Merck is looking at increased M&A activity to support growth.

The German multinational science and technology company Merck KGaA (XETR: MRK) has enjoyed a torrid year in 2023. The company’s sales have been primarily affected by the pandemic, and the unstable macroeconomic conditions continue to weigh down the company’s recovery, with the complications in the global supply chain in the semiconductor industry also not doing the company’s performance any favours.

The company CEO Belén Garijo said that the company could be looking to increase M&A activity through several measures, such as an increased number of transformative deals or licencing deals to help catalyse improved company growth in the future. The statement comes after the German pharmaceutical and chemical company delivered disappointing earnings and revenue reports for the quarter that ended on the 31st of December 2022.


The daily chart shows that the price action of the German’s life-sciences and electronics group has been confirmed within a descending channel since the highs of the 11th of January 2023 as the bears continue to pull the price lower. However, the presence of the golden cross as the 50-day moving moved above the 200-day could give confidence to the bulls that they could soon be afforded the opportunity to drive the price higher.

The share’s current price of €173,25 per share represents an 8.94% discount from the company’s share fair price of €190.25 per share using discounted cash flow model. With the price action trading close to the upper trendline of the descending channel, a failure to sustainably breakthrough the trendline could push the price lower as bears continue their long-term dominance. Thus, as the price action moves below, investors could find a long opportunity at the €162.20 per share support level, representing a 14.74% discount from the share’s fair value.

However, should the recent announcements continue to drive the share’s recovery and the bulls’ run is sustained, then investors could bring the resistance levels above into play. Therefore, investors could look to the €176.85 per share level and the €187.25 per share level at a fair value discount of 7.04% and 1.58%, respectively, for potential long positions.

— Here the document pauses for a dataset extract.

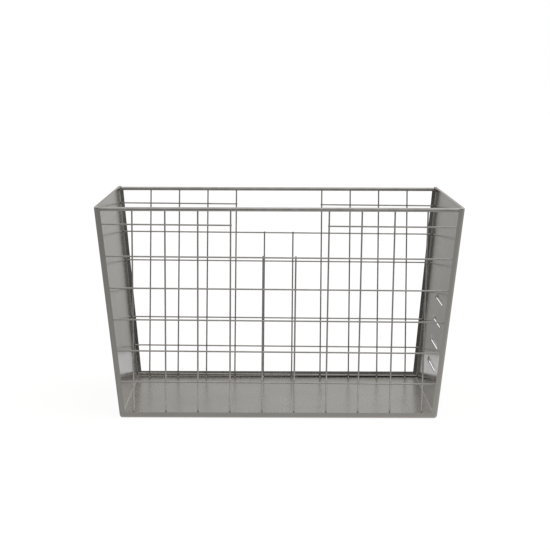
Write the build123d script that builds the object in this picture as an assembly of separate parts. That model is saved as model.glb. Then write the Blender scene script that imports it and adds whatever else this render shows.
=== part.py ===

The company’s recently reported disappointing quarterly earnings and revenue reports, which saw the company miss the analysts’ revenue and earnings estimates by 1.04% and 6.50%, respectively. The company stated that the primary driver of the poor performance was the slowing global semiconductor industry, and the company warned that the continued struggles within the industry could continue to negatively impact the company’s performance for the 2023 fiscal year (FY). However, investors found solace in the impressive improvement in the company’s bottom, which has seen the German pharmaceutical and technology company grow its’ profit margin by 7.07% after achieving a profit margin of 14.96% for the 2022 FY from the 7.62% achieved in 2018 FY.

The company has been able to continually grow its’ total revenue since the 2018 FY and has achieved approximately 67% growth since the 2018 FY after increasing its total revenue by 12.93% to €22.23 billion for the 2022 FY from €19.69 billion for the 2021 FY. The company’s EBITDA has also grown by a substantial 76.15% from the 2019 FY to the 2022 FY, primarily driven by the impressive improvement in the company’s healthcare and life science segments.

The graph below shows that even though the company has achieved an EBITDA average of 29.49% for the five years from 2018. The company’s EBITDA performance lagged behind its peers, with the closest peer GSK plc achieving a 32.29% and the peer with the highest EBITDA being Vertex Pharmaceuticals Incorporated at 50.69% for the same period.

However, investors could find support when looking at the industry’s share total returns for the same five-year period. The company’s share return of 133.28% only lagged Regeneron Pharmaceuticals, Inc’s total return of 182.93% for the same period. Thus, if the company could be able to implement its recovery plans, both the company’s total return and EBITDA could continue improving, which could entice investors who are looking for a long-term opportunity.

The life-sciences and electronics group has spectacularly followed the remarks of increased M&A activity by announcing several deals that could help brighten the company’s outlook. The company announced that it had acquired worldwide exclusive rights to skin cancer medication Bavencio following the termination of the alliance with Pfizer. Following the termination of a nine-year partnership, the company would assume the responsibilities of handling the global commercialisation of the drug, with Pfizer entitled to a 15% royalty on the net sales. This will not be a big task for the company, which already handles every aspect of the manufacturing and supply chain management of the drug that it originally discovered.

The company also recently announced that the company had signed a memorandum of understanding together with Intel to fund three-year academic research that will focus on harnessing and augmenting state-of-the-art artificial intelligence by enabling more sustainable semiconductor manufacturing solutions in Europe. This deal forms part of the company’s plans to increase its footprint in the European and global semiconductor industry and is also in line with the company’s pursuit to be climate-neutral by 2040.


However, the Merck KGaA share’s underperformance for the year, which has seen share trade at a 4.45% discount from the share’s turn-of-the-year price, could offer the opportunity to buy the share at a discount. Even though the company’s outlook underwhelmed the market, the company could be poised for a rebound in the second half of the year if the recovery plans are correctly implemented. Thus opportunities could exist as the share diverges towards the share’s fair value at €190.25 per share.